The United Nations Educational, Scientific and Cultural Organisation (UNESCO) has decided Al-Azi is a significant and important cultural heritage performance, reflecting UAE culture and Emirati society.

“Al-Azi's inclusion in UNESCO’s Intangible Cultural Heritage in Need of Urgent Safeguarding list is reflective of our leadership's directives to support our authentic cultural heritage,” said Mohamed Khalifa Al Mubarak, chairman of the Department of Culture and Tourism - Abu Dhabi.

“This emphasises its importance in building national identity and maintaining communication between different generations.

“It also contributes to the achievement of the Department of Culture and Tourism strategic goals in ensuring the UAE national heritage is embedded in the constant development and progress of our nation.
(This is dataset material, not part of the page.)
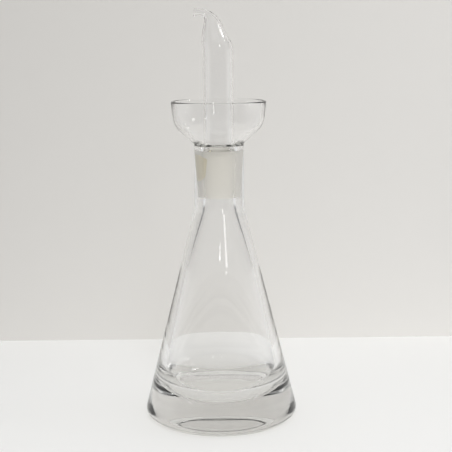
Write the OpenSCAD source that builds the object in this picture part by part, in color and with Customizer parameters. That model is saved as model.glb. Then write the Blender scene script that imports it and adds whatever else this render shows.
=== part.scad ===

“In that context, Al-Azi is an important performing art which still enjoys wide public participation, highlighting its historical depth and its significant stature among elements of the UAE’s authentic heritage.”

The UNESCO committee, which includes representatives of 24-member countries meets annually to monitor the implementation of the legal document ratified by 175 countries that has listed the safeguarding of Intangible Cultural Heritage in their national legislation.

The 14-year old convention has enabled the launch of 140 conservation projects for living heritage in 107 countries.

The art of Al-Azi depends on the repetition of poems without music or rhythmic instruments.

It is practiced at national and social events to instil pride, loyalty and national values, whilst praising the traditions of welcoming and acknowledging achievement.

The performance focuses on the singer and the supporting reciters who give him answers that emphasise his words.

Reciters stand in lines behind the lead performer in a symbolic scene of unity and solidarity.

Previously, Al Majlis, Gahwa (Arabic coffee) and Al Razfa have joined Falconry, Al Taghrooda and Al Ayala on UNESCO’s list of Intangible Cultural Heritage of Humanity, while Al Sadu has been inscribed on the list of Intangible Cultural Heritage of Humanity in need of Urgent Safeguarding.

Al Azi has joined other traditional practices around the world onto the 360-strong list, such as Europe’s Mediterranean diet and Indian yoga.

Other nominees this year included German organ music and a Neapolitan pizza baking tradition that involves songs and stories handed down over generations.

“The inscription of Al-Azi on UNESCO's list is one of the positive outcomes of the depth of research and documentation that the Department of Culture and Tourism has conducted to preserve the UAE cultural heritage,” said Saif Saeed Ghobash, Director General of the Department of Culture and Tourism - Abu Dhabi.

“This will help us to promote at international level, and as a tool of effective intercultural communication among world nations.”